On Wednesday night, Greinke couldn’t have pitched better through six innings. In the seventh, he made one very forgivable mistake, giving up a home run to Anthony Rendon. Then he walked Juan Soto. The Astros still led, 2–1, but Houston’s manager, A. J. Hinch, pulled Greinke, who’d thrown just eighty pitches, and brought in Will Harris to face the next batter, Howie Kendrick.

Kendrick, like Greinke, is thirty-six. He grew up in a double-wide trailer in the tiny town of Callahan, Florida, near the knob where the state meets Georgia. He learned to play baseball by swinging a broomstick at spiky sweetgum balls that fell from the trees. He played at St. Johns River State, a junior college in Palatka, where a single major-league scout came to see him. That scout told the Los Angeles Angels to draft him, and Kendrick became a big-league hitter—consistent, professional, a guy who put the ball in play. He had one outstanding season but has usually been closer to solid. By the time he arrived at the Nationals’ spring-training facility, this year, the team thought he had nothing left.

We are smack in the middle of baseball’s second analytics boom: teams track the number of times a fastball revolves on its way to the plate and confidently project players’ final stat lines. We’re better at prediction than ever, and—thank goodness—we still know next to nothing. When Kendrick came to the plate in the seventh, he swung and missed at a curveball. Then Harris threw a great cutter, low and away. Kendrick stuck his bat out—and sent the ball off the foul pole in Houston’s short right field: home run, Nationals in the lead. They never lost it; the final score was 6–2. After the game, Harris said, “It’s baseball, you don’t know what’s going to happen.”

Fifty games into the regular season, the Nationals had nineteen wins and thirty-one losses. They were five and a half games back of the Mets. (The Mets!) They had two great arms, Strasburg and Scherzer, and a few stud bats, and then just some guys. But they started winning, and made the playoffs, and then kept threatening to bow out: the team faced five elimination games in the post-season, and trailed at some point in all five. Among the pitchers they faced in those games were Verlander, Greinke, Clayton Kershaw, and Josh Hader—hurlers, all. But, when it counted most, the Nationals never lost.
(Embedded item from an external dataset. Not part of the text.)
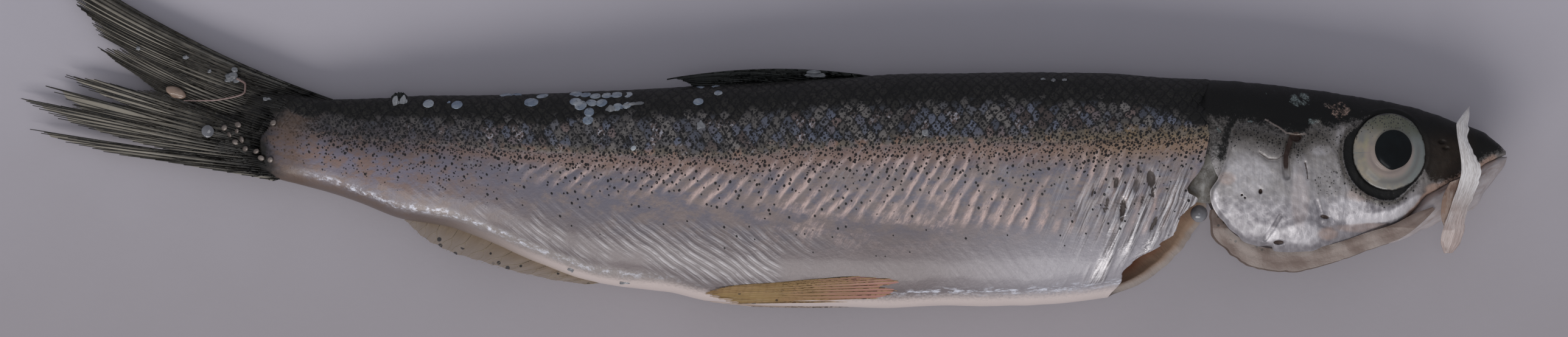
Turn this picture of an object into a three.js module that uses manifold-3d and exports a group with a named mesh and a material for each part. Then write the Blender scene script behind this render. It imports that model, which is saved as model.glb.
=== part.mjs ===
// A small silver whitefish with its tail, fins, eyes, gill covers and jaws, lying on its left side.
// Its throat is torn open behind the gill covers, as it is after the gills and the breast fins are pulled out.
//
// Frame, in millimetres: +X from tail to snout, +Y from belly to back, +Z up through the resting left flank.
// Tables are in per cent of the standard length, the way fish are measured: x is 0 at the root of the tail fin
// and 100 at the snout, y is 0 on the straight line that joins them, and z is 0 on the surface below.
import * as THREE from "three";
import { mergeVertices } from "three/addons/utils/BufferGeometryUtils.js";
import Module from "manifold-3d";

const STANDARD_LENGTH = 150; // snout to the root of the tail fin
const UNIT = STANDARD_LENGTH / 100;
const CLEARANCE = 0.3; // between neighbouring pieces
const SQUARENESS = 2.25; // exponent of the body's oval sections: 2 is an ellipse
const SECTION_POINTS = 24;

const COVER_THICKNESS = 1.0;
const FLAP_THICKNESS = 0.6; // a fin pressed against the flank
const THROAT_WALL_THICKNESS = 1.5;
const TALL = 40; // more than the fish's own height, for cutting prisms

const EYE = { x: 90.6, y: -0.5, radiusX: 4.45, radiusY: 4.65, radiusZ: 2.6, fromMid: 3.3 };

// Outline of the back, from the root of the tail to the snout.
const BACK = [
  [-2.4, 2.2], [-2.0, 3.0], [-1.0, 3.9], [1.2, 4.3], [4.2, 3.8], [10.6, 4.0], [18.5, 4.1], [23.3, 4.3],
  [29.0, 4.5], [34.3, 4.8], [39.9, 5.1], [47.0, 5.5], [53.6, 5.9], [61.1, 6.0], [71.6, 5.6], [77.3, 5.3],
  [81.7, 4.9], [86.0, 4.3], [90.4, 3.6], [93.7, 2.8], [95.8, 2.0], [98.0, 1.2], [99.3, 0.3], [100.0, -0.4],
];

// Outline of the belly. Between 67 and 79 it climbs into the torn throat.
const BELLY = [
  [-2.4, 1.3], [-2.0, -0.4], [-1.0, -1.6], [0.3, -2.5], [2.5, -3.1], [5.4, -3.9], [8.2, -4.9], [10.6, -5.8],
  [14.3, -6.4], [17.1, -7.4], [21.8, -9.4], [27.4, -11.2], [32.3, -11.7], [35.8, -12.5], [42.3, -12.9],
  [49.4, -13.0], [61.1, -12.8], [65.7, -12.5], [67.8, -12.1], [69.0, -10.4], [70.8, -8.7], [73.0, -7.3],
  [73.9, -4.4], [74.7, -3.8], [75.7, -3.7], [76.5, -5.8], [77.6, -7.0], [79.0, -8.0], [82.6, -8.5],
  [84.0, -8.5], [88.9, -7.2], [91.4, -6.4], [92.3, -5.5], [93.4, -4.2], [95.6, -2.9], [97.5, -2.0],
  [98.8, -1.2], [100.0, -0.7],
];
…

No team from Washington, D.C., had won the World Series since 1924, when the Senators did it. D.C. was also the setting for the series’ intersection with non-baseball history, when Nationals fans lustily booed President Donald Trump, who attended Game Five, and chanted “Lock him up!” It was one of those moments that fixes baseball in time, and insures that a set of games will be remembered even after many more have been played. But the series had more than enough drama on the field. Scherzer, who started Game Seven, was supposed to go in Game Five, on Sunday, but couldn’t get out of bed. His neck was spasming so bad that his wife had to dress him. When he announced his scratched start, he looked as if he might cry. Suddenly, on Tuesday, the pain was gone. He only lasted five innings, but they were enough.

Throughout the playoffs, Juan Soto, the Nationals’ budding superstar, danced and preened and licked his chops in the batter’s box between pitches—and then hit baseballs to the moon. He turned twenty-one last week, just in time for the champagne celebration. “He had his first beer tonight, which is kind of nice,” his manager, Dave Martinez, said after the game. Cheers.